Da mesma forma, tendo em vista que nos referimos à antecipação de numerários aos clientes e não de novas receitas, tais ingressos de recursos não compõem à base de cálculo do PIS e da COFINS, pois, por se tratar de mera antecipação, a mesma não pode ser considerada como receita da operação dos escritórios de advocacia.

Neste sentido, no que se refere o PIS e a COFINS temos uma decisão proferida pelo CARF de 19-318/01, que ilustra bem esta temática:

“EMENTA: FATO GERADOR. REEMBOLSO DE DESPESAS. EXCLUSÃO. A amplitude da base de cálculo da Cofins, dada pela Lei nº 9.718/98, não alcança os valores escriturados a título de reembolso de despesas, porquanto estes não representam ingresso de receita nova.”

Por analogia, este entendimento referente ao reembolso de despesas já é pacificado pela Secretária da Receita Federal por meio da Solução de Consulta de consulta Nº 38/2011 conforme abaixo:

“EMENTA: RATEIO DE DESPESAS COMUNS DE GRUPO ECONÔMICO. PRESTAÇÃO DE SERVIÇO. INCLUSÃO NA RECEITA. DESPESAS COM TERCEIROS. REDUÇÃO DA DESPESA. As despesas comuns resultantes de atividades desenvolvidas por empresa controladora em favor de outras empresas do mesmo grupo econômico podem ser rateadas em relação estas empresas, devendo os valores recebidos pela empresa controladora serem por ela considerados receita para fim de incidência da Contribuição para o PIS/PASEP. Também as despesas comuns, contratadas junto a terceiros por empresa controladora para empresas de um grupo econômico, podem ser rateadas. Neste caso, o valor rateado não compõe a base de cálculo da Contribuição para o PIS/PASEP da empresa controladora. Em ambos os casos, requer-se previsão contratual que estabeleça os coeficientes de rateio dentro de critérios razoáveis que correspondam à efetiva imputação da despesa.“

Vale salientar que após a impugnação por parte do recorrente, o CARF solicitou uma diligência por parte da Delegacia da Receita Federal para comprovar ou não a existência de tais reembolsos, ou seja, o CARF considerou a possibilidade da manutenção dos reembolsos de despesas desde que comprovados pelo contribuinte conforme abaixo:

“… Assim, pelos exemplos acima detalhados, percebe-se a necessidade plena de comprovação de que os valores indicados na contabilidade são efetivamente reembolso de despesas e não mera remuneração, com mais valia e, portanto, ganho tributável embutido. Essa análise, contudo, depende de comprovação documental e análise pontual, incompatível nessa instancia processual. Desta forma, no que se refere especificamente ao reconhecimento dos ingressos como mero reembolso, entendo pela necessidade de retorno à Delegacia da Receita Federal, em diligência, para verificação documental dos valores indicados, para sua manutenção ou eventual glosa.”

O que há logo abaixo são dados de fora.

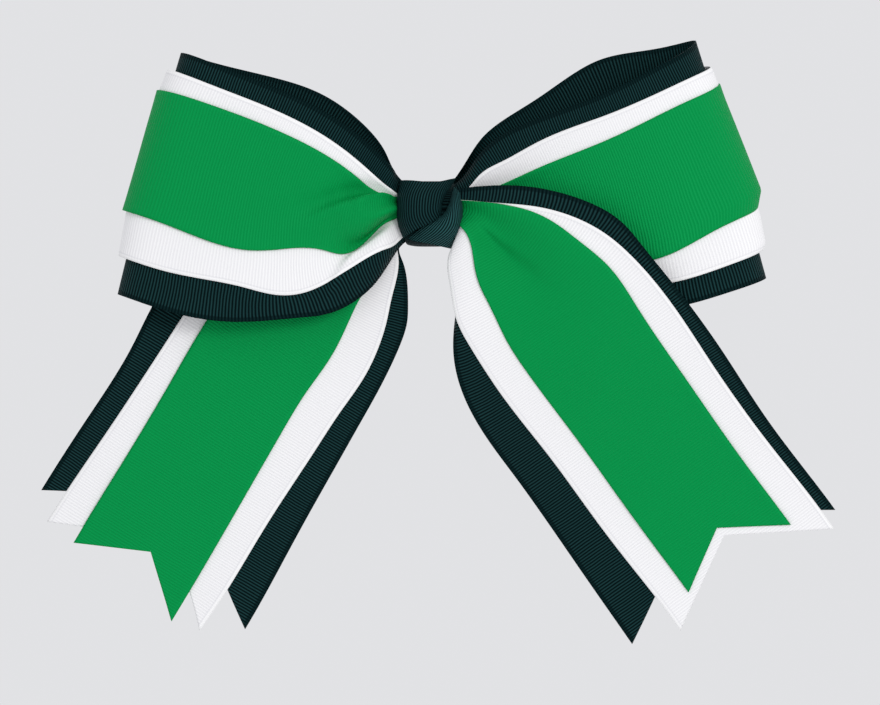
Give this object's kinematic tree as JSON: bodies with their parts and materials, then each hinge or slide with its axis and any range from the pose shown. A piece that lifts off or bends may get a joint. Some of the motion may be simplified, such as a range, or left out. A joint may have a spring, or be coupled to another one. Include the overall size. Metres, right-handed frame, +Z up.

Por todo o exposto, podemos destacar, primeiramente, a necessidade de um controle rígido dos referidos reembolsos pelos escritórios de advocacia e pela sua contabilidade, pois os mesmos serão alvos de fiscalização. Caso o fisco não consiga verificar a veracidade de tais documentos, os mesmos serão glosados.

E por se tratar de reembolso de despesas, importante mencionar que os numerários não devem transitar pelas contas de resultado (Receitas X Despesas) da contabilidade societária, pois se estamos falando a todo o momento que o reembolso de despesas não é receita da operação das bancas jurídicas, estes deverão transitar somente em contas do Ativo, caso contrário estaremos reconhecendo uma receita e se eximindo de tributá-la.

Importante enfatizar que a obrigação de pagar os reembolsos de despesas é do cliente e não dos escritórios de advocacia. Podemos citar como exemplo clássico o reembolso de custas judiciais pagas pelos escritórios de advocacia e ressarcidas pelo contratante, pois como o autor da ação judicial é o contratante, é este último que terá a obrigação de quitá-las.

Por fim, o reembolso de despesas corresponde a custos ou despesas de terceiros, neste caso especificamente, dos clientes das bancas jurídicas. Logo, tais reembolsos devem estar amparados em cláusulas contratuais e, de preferência, todos os comprovantes de despesas emitidos em nome do contratante do serviço, pois desta forma, os mesmos não poderão ser contabilizados nas rubricas contábeis dos escritórios de advocacia e ficara fácil demonstrar que não se trata de receita dos escritórios.